BEGIN STORED RECORDS

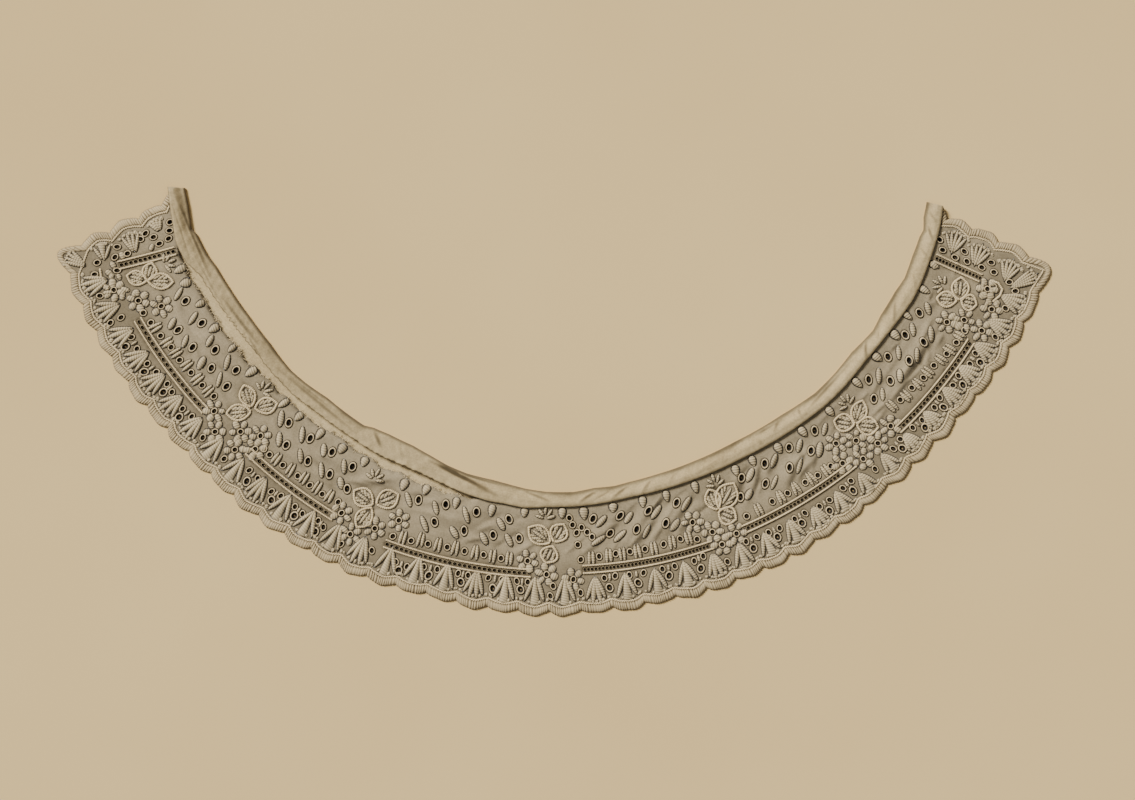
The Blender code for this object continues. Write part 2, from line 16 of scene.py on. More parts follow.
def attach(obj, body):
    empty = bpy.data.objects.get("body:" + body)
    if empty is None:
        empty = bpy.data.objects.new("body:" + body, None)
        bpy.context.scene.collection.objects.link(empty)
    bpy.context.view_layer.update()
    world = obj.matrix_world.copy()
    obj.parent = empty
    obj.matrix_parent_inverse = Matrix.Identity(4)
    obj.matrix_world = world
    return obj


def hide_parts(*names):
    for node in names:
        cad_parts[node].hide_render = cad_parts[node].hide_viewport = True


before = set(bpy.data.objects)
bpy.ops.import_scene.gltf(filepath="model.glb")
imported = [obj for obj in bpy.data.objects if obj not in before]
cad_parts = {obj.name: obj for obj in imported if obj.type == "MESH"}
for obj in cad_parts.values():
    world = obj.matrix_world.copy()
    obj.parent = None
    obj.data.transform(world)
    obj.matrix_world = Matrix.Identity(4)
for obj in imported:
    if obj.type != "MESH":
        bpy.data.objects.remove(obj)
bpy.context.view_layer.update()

LOG = logging.getLogger("collar")
MM = 0.001
Array = np.ndarray
Colour = tuple[float, ...]
Rows = Sequence[Sequence[float]]
# Gives corners, shade and map for shares along and across a grid
Place = Callable[[Array, Array], tuple[Array, Array, Array]]

# Grid over the whole collar for its folds and shades: millimetres to a square, place of the
# left and the lowest line, squares across and up
CELL = 0.4
LEFT = -200.0
LOW = -95.0
WIDE = 1000
TALL = 475

# The chart: rays are degrees from straight down, positive to the right, and rings are steps of
# 0.375 mm from the middle of the neck
# Neckband: ray, ring of the fold at the neck, ring of the front leaf's edge
BAND = np.array((
    (-77, 386, 401), (-74, 387, 404), (-72, 389, 406), (-70.5, 391, 408), (-69.5, 388.2, 409),
    (-67.5, 387, 408.5), (-66, 386, 406.5), (-64, 383.2, 400.5), (-60, 381.5, 398),
    (-55, 380, 396.2), (-50, 380, 395.2), (-47, 382, 397), (-45, 383, 397.2), (-42, 382, 398),
    (-38, 379.5, 396.5), (-34, 380.6, 397), (-31, 381.5, 397.5), (-29.5, 378.6, 398.3),
    (-27, 377, 399), (-23, 377.2, 398.3), (-20, 380, 399.2), (-17, 384, 402), (-14, 386.6, 405),
    (-10, 387.5, 408), (-8, 389, 408), (-5, 392, 410), (-2, 393.8, 408), (2, 394, 407.4),
    (5, 391.2, 406.5), (8, 391.5, 405), (10, 390, 404), (14, 388.5, 403.6), (20, 387, 403),
    (27, 385.5, 402.5), (35, 386.6, 404), (41, 390, 405), (45, 389, 404), (49, 387, 402),
    (53.5, 390, 402.4), (56, 387.5, 403.4), (60, 387.2, 405.4), (62.5, 389, 405), (66, 386.5, 403),
    (69, 385.8, 401.6), (70.2, 387, 401), (72, 383, 399.5), (74.3, 381.5, 397),
))

# The panel's raw edge where the seam has opened: ray, ring, share of the full lift above it
RAW = np.array((
    (-69.4, 402.5, 1), (-68.3, 410, 0.7), (-66, 410.2, 0.2), (-64, 410.6, 0), (-62, 408.5, 0),
    (-59, 408.2, 0), (-56, 409.5, 0), (-52, 407, 0), (-50, 409.2, 0), (-47.5, 406.4, 0),
    (-45.5, 404.2, 0), (-44, 407.2, 0), (-42.5, 404.2, 0), (-40, 407, 0), (-38, 406, 0),
    (-36.2, 407, 0), (-34.5, 404, 0), (-32.3, 403.2, 0), (-30, 407, 0), (-28, 405, 0),
    (-25.5, 410, 0), (-23, 405.4, 0), (-20.5, 410, 0), (-18.4, 407.6, 0), (-16.4, 411.2, 0.1),
    (-14.8, 408.4, 0.6), (-12.6, 410.5, 1), (-11.2, 402, 1),
))

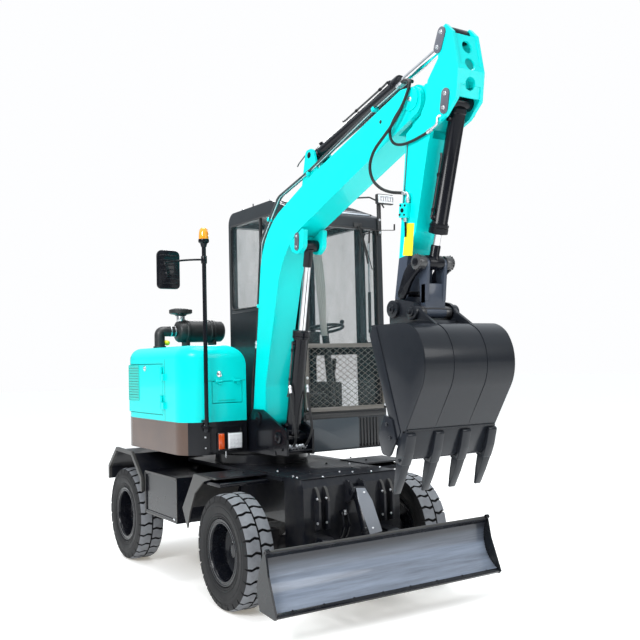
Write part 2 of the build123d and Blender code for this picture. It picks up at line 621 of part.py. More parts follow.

END STORED RECORDS

WHAT TO PRODUCE:
Set down all of the entries exactly, please.

PROBLEM SOLUTION:
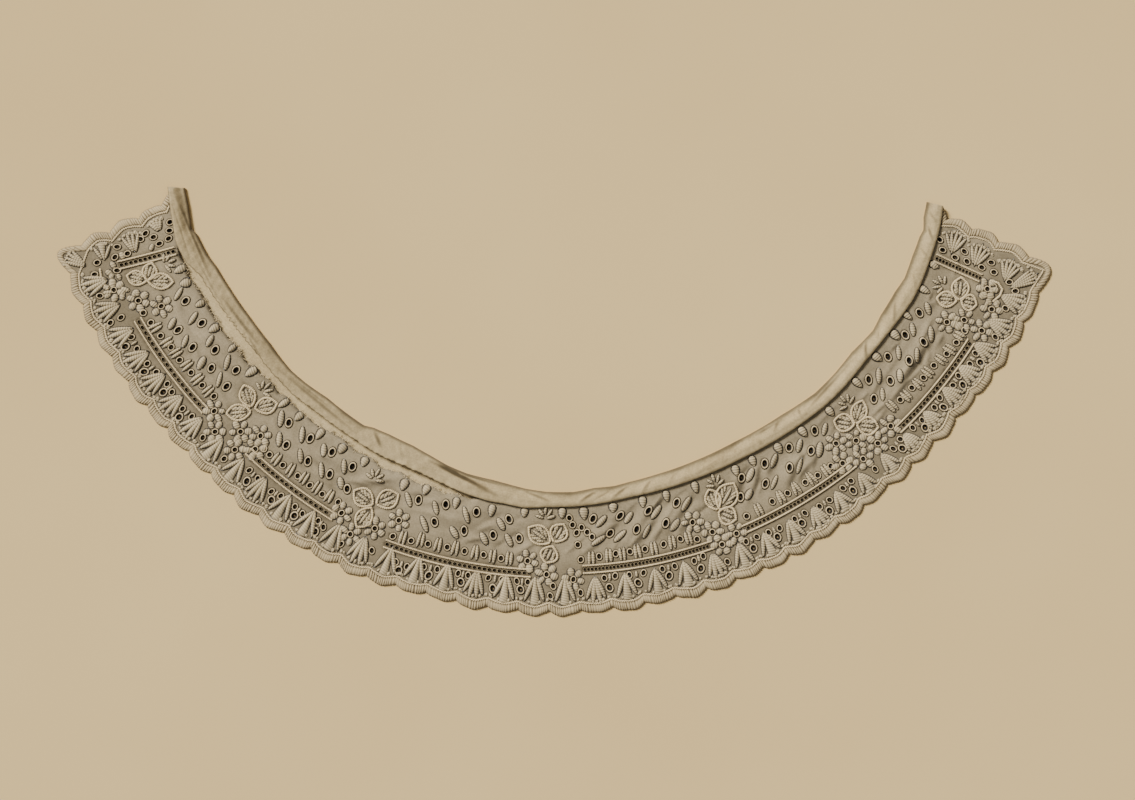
The Blender code for this object continues. Write part 2, from line 16 of scene.py on. More parts follow.
def attach(obj, body):
    empty = bpy.data.objects.get("body:" + body)
    if empty is None:
        empty = bpy.data.objects.new("body:" + body, None)
        bpy.context.scene.collection.objects.link(empty)
    bpy.context.view_layer.update()
    world = obj.matrix_world.copy()
    obj.parent = empty
    obj.matrix_parent_inverse = Matrix.Identity(4)
    obj.matrix_world = world
    return obj


def hide_parts(*names):
    for node in names:
        cad_parts[node].hide_render = cad_parts[node].hide_viewport = True


before = set(bpy.data.objects)
bpy.ops.import_scene.gltf(filepath="model.glb")
imported = [obj for obj in bpy.data.objects if obj not in before]
cad_parts = {obj.name: obj for obj in imported if obj.type == "MESH"}
for obj in cad_parts.values():
    world = obj.matrix_world.copy()
    obj.parent = None
    obj.data.transform(world)
    obj.matrix_world = Matrix.Identity(4)
for obj in imported:
    if obj.type != "MESH":
        bpy.data.objects.remove(obj)
bpy.context.view_layer.update()

LOG = logging.getLogger("collar")
MM = 0.001
Array = np.ndarray
Colour = tuple[float, ...]
Rows = Sequence[Sequence[float]]
# Gives corners, shade and map for shares along and across a grid
Place = Callable[[Array, Array], tuple[Array, Array, Array]]

# Grid over the whole collar for its folds and shades: millimetres to a square, place of the
# left and the lowest line, squares across and up
CELL = 0.4
LEFT = -200.0
LOW = -95.0
WIDE = 1000
TALL = 475

# The chart: rays are degrees from straight down, positive to the right, and rings are steps of
# 0.375 mm from the middle of the neck
# Neckband: ray, ring of the fold at the neck, ring of the front leaf's edge
BAND = np.array((
    (-77, 386, 401), (-74, 387, 404), (-72, 389, 406), (-70.5, 391, 408), (-69.5, 388.2, 409),
    (-67.5, 387, 408.5), (-66, 386, 406.5), (-64, 383.2, 400.5), (-60, 381.5, 398),
    (-55, 380, 396.2), (-50, 380, 395.2), (-47, 382, 397), (-45, 383, 397.2), (-42, 382, 398),
    (-38, 379.5, 396.5), (-34, 380.6, 397), (-31, 381.5, 397.5), (-29.5, 378.6, 398.3),
    (-27, 377, 399), (-23, 377.2, 398.3), (-20, 380, 399.2), (-17, 384, 402), (-14, 386.6, 405),
    (-10, 387.5, 408), (-8, 389, 408), (-5, 392, 410), (-2, 393.8, 408), (2, 394, 407.4),
    (5, 391.2, 406.5), (8, 391.5, 405), (10, 390, 404), (14, 388.5, 403.6), (20, 387, 403),
    (27, 385.5, 402.5), (35, 386.6, 404), (41, 390, 405), (45, 389, 404), (49, 387, 402),
    (53.5, 390, 402.4), (56, 387.5, 403.4), (60, 387.2, 405.4), (62.5, 389, 405), (66, 386.5, 403),
    (69, 385.8, 401.6), (70.2, 387, 401), (72, 383, 399.5), (74.3, 381.5, 397),
))

# The panel's raw edge where the seam has opened: ray, ring, share of the full lift above it
RAW = np.array((
    (-69.4, 402.5, 1), (-68.3, 410, 0.7), (-66, 410.2, 0.2), (-64, 410.6, 0), (-62, 408.5, 0),
    (-59, 408.2, 0), (-56, 409.5, 0), (-52, 407, 0), (-50, 409.2, 0), (-47.5, 406.4, 0),
    (-45.5, 404.2, 0), (-44, 407.2, 0), (-42.5, 404.2, 0), (-40, 407, 0), (-38, 406, 0),
    (-36.2, 407, 0), (-34.5, 404, 0), (-32.3, 403.2, 0), (-30, 407, 0), (-28, 405, 0),
    (-25.5, 410, 0), (-23, 405.4, 0), (-20.5, 410, 0), (-18.4, 407.6, 0), (-16.4, 411.2, 0.1),
    (-14.8, 408.4, 0.6), (-12.6, 410.5, 1), (-11.2, 402, 1),
))

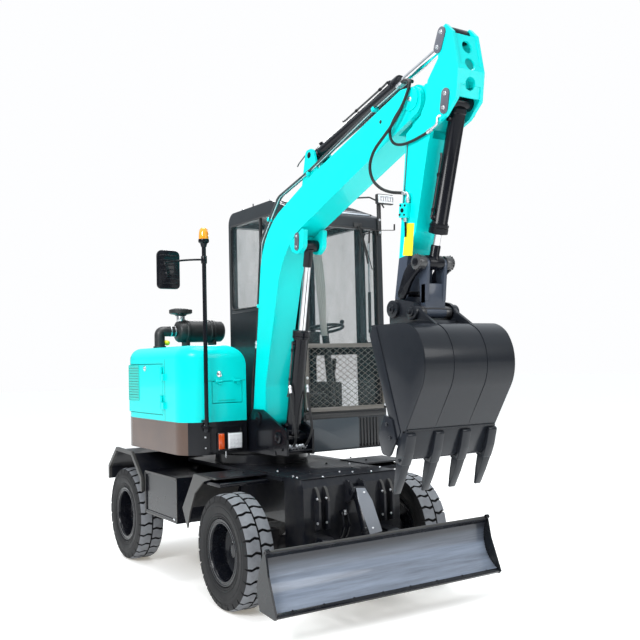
Write part 2 of the build123d and Blender code for this picture. It picks up at line 621 of part.py. More parts follow.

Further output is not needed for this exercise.